Enough talk, let's walk the walk:
4-WD is OFF - cautious markets; the VIX or "fear index" is back in the 16s comfortably below 25; metals & miners are looking a little better with benchmark FCX in the high seventies but still above $75 (our new warning level), 10-year Treasurys are safely below 4% preserving a low-interest rate environment (what's this?)
The YELLOW light is switched back on our fuel gauge with oil above $80
A ORANGE light is ON for possible adverse regulation/legislation: Mine Safety Violations, Miner's claim fee, Miner taxation, Cortez Hills & mercury emissions
Otherwise, all lights are green on the Eureka Outlook Dashboard (upper right, what's this?)
NYMEX/COMEX: Oil is down $0.34 in early trading to $83.36 (June contract, most active); Gold is down $4.4 to $1138.5 (June contract, most active); Silver is down $0.074 to $17.935 (May contract); Copper is down $0.0045 to $3.4820 (May contract); Western Molybdenum Oxide sits at $17.00, LME moly 3-month seller's contract remains at $18.14
The DOW is up 8.32 points to 11142.61; the S&P 500 is up 0.63 to 1209.30. The miners are all down:
Barrick (ABX) $40.07 down 0.25%
Newmont (NEM) $52.47 up 0.06%
US Gold (UXG) $3.11 down 0.32%
General Moly (Eureka Moly, LLC) (GMO) $3.79 down 0.26%
Thompson Creek (TC) $13.09 up 3.23%
Freeport-McMoRan (FCX) $79.78 down 0.89% (a bellwether mining stock spanning copper, gols & molybdenum)
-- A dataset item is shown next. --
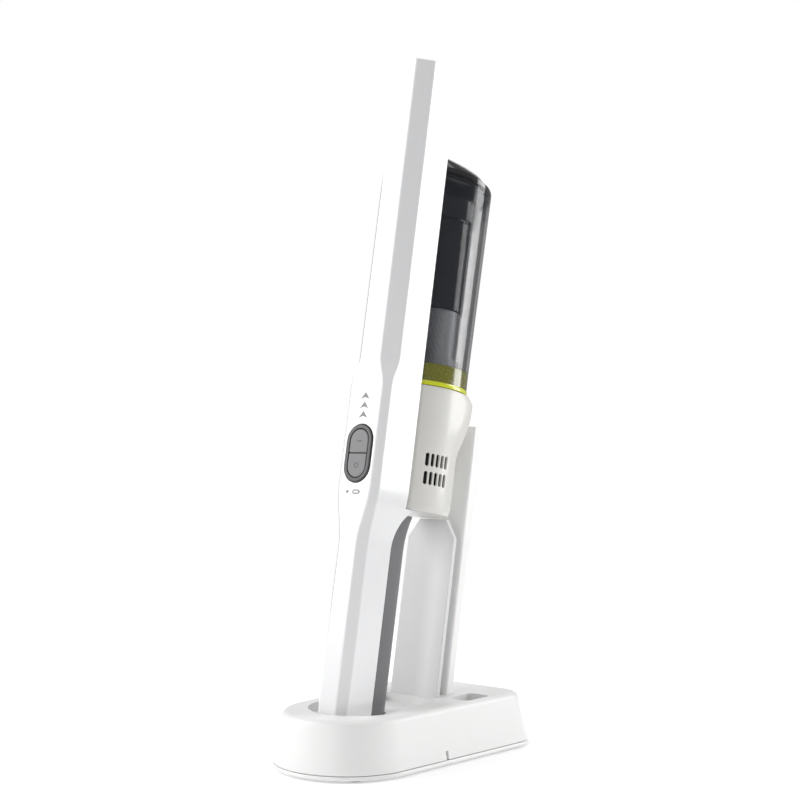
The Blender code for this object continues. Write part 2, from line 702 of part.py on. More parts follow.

The Steels are down, (a "tell" for General Moly & Thompson Creek):
ArcelorMittal (MT) $42.21 down 0.12% - global steel producer
POSCO (PKX) $118.61 down 0.23% - South Korean integrated steel producer
The Eureka Miner's Grubstake Portfolio is is down 0.21% to $1,420,335.14 (what's this?).
Cheers,
Colonel Possum
Write Colonel Possum at colonelpossum@gmail.com for answers to your questions or to request e-mail updates on the market
Note 1: In fairness the total national debt to GDP ratio is also important. The ratio for Greece exceeds 100% whereas Spain has a ratio below the euro-zone average of roughly 80%. In this example Greece presents a much more difficult deficit and debt problem than Spain.